- _What needs to be done_: Output the material below in full, exactly as it is.

- _Extracted information_:

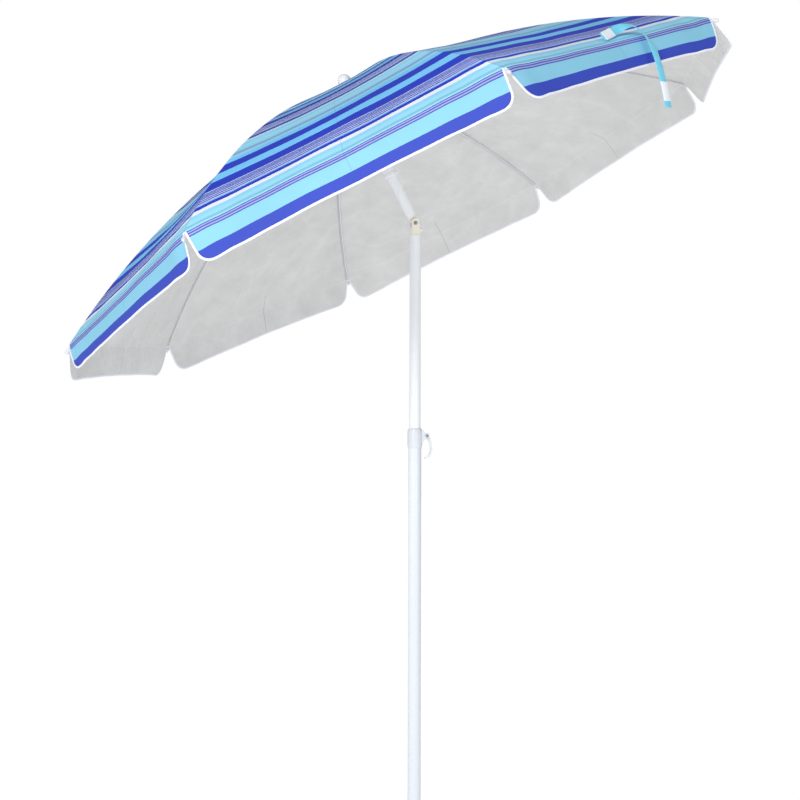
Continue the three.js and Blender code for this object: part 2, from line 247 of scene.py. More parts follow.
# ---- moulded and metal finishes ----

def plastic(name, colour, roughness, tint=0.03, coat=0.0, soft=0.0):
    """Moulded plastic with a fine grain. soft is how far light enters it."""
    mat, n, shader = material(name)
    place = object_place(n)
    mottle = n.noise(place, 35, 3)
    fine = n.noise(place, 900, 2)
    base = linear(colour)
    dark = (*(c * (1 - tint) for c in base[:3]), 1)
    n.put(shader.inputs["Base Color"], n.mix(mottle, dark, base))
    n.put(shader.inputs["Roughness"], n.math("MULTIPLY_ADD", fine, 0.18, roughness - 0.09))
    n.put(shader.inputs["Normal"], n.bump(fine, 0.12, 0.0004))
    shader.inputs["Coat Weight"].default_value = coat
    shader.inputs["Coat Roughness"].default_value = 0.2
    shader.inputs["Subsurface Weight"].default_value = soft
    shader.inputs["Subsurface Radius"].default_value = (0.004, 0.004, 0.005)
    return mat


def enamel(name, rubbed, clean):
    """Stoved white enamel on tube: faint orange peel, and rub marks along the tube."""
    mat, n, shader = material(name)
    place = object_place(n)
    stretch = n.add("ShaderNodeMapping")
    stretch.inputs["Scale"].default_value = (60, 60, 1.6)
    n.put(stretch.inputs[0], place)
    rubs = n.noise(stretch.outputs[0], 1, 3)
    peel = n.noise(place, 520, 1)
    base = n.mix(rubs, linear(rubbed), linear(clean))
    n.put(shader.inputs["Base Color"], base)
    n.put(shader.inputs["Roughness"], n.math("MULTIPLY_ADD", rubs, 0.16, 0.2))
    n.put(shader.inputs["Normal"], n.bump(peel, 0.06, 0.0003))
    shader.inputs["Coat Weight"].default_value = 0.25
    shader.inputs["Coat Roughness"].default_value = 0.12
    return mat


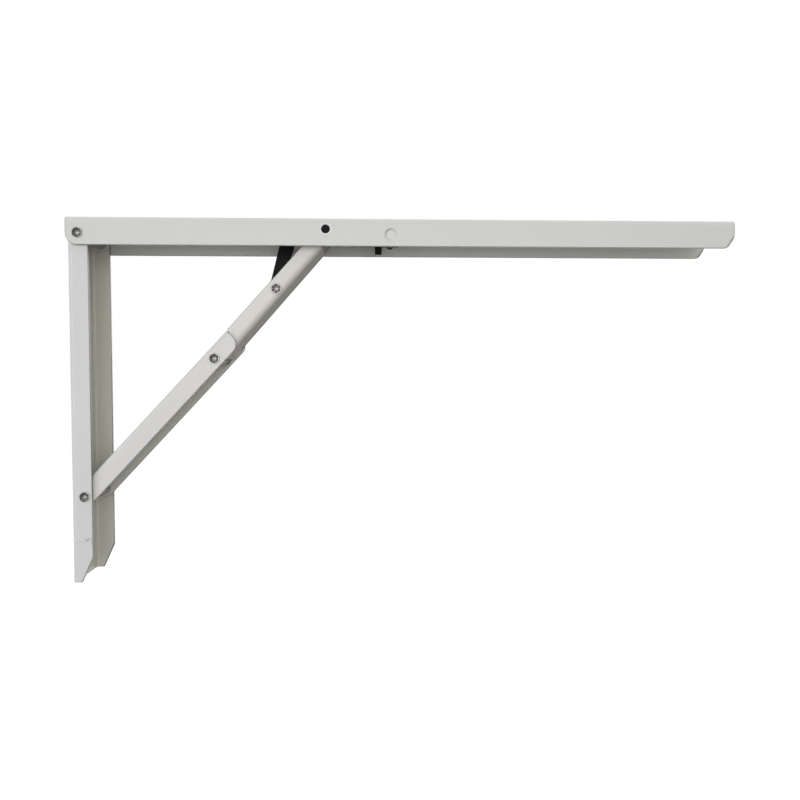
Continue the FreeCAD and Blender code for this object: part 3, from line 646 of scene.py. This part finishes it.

- _Result below_:
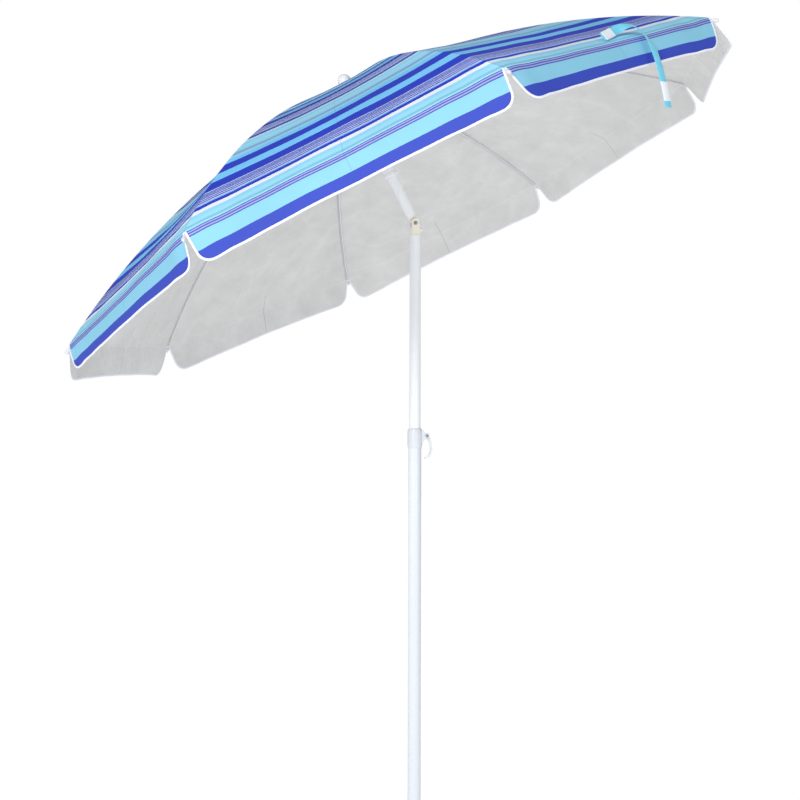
Continue the three.js and Blender code for this object: part 2, from line 247 of scene.py. More parts follow.
# ---- moulded and metal finishes ----

def plastic(name, colour, roughness, tint=0.03, coat=0.0, soft=0.0):
    """Moulded plastic with a fine grain. soft is how far light enters it."""
    mat, n, shader = material(name)
    place = object_place(n)
    mottle = n.noise(place, 35, 3)
    fine = n.noise(place, 900, 2)
    base = linear(colour)
    dark = (*(c * (1 - tint) for c in base[:3]), 1)
    n.put(shader.inputs["Base Color"], n.mix(mottle, dark, base))
    n.put(shader.inputs["Roughness"], n.math("MULTIPLY_ADD", fine, 0.18, roughness - 0.09))
    n.put(shader.inputs["Normal"], n.bump(fine, 0.12, 0.0004))
    shader.inputs["Coat Weight"].default_value = coat
    shader.inputs["Coat Roughness"].default_value = 0.2
    shader.inputs["Subsurface Weight"].default_value = soft
    shader.inputs["Subsurface Radius"].default_value = (0.004, 0.004, 0.005)
    return mat


def enamel(name, rubbed, clean):
    """Stoved white enamel on tube: faint orange peel, and rub marks along the tube."""
    mat, n, shader = material(name)
    place = object_place(n)
    stretch = n.add("ShaderNodeMapping")
    stretch.inputs["Scale"].default_value = (60, 60, 1.6)
    n.put(stretch.inputs[0], place)
    rubs = n.noise(stretch.outputs[0], 1, 3)
    peel = n.noise(place, 520, 1)
    base = n.mix(rubs, linear(rubbed), linear(clean))
    n.put(shader.inputs["Base Color"], base)
    n.put(shader.inputs["Roughness"], n.math("MULTIPLY_ADD", rubs, 0.16, 0.2))
    n.put(shader.inputs["Normal"], n.bump(peel, 0.06, 0.0003))
    shader.inputs["Coat Weight"].default_value = 0.25
    shader.inputs["Coat Roughness"].default_value = 0.12
    return mat


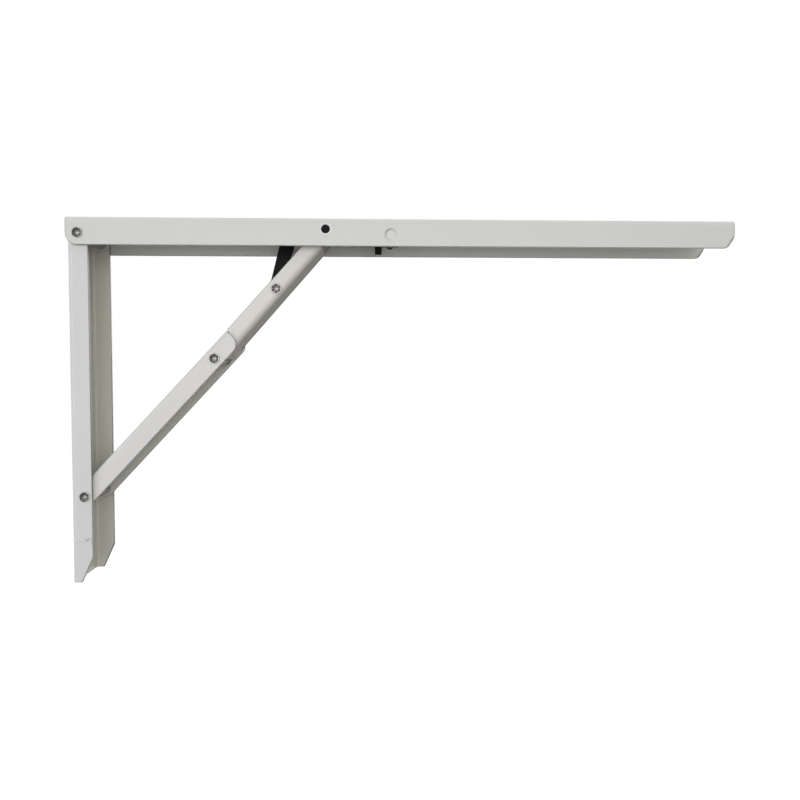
Continue the FreeCAD and Blender code for this object: part 3, from line 646 of scene.py. This part finishes it.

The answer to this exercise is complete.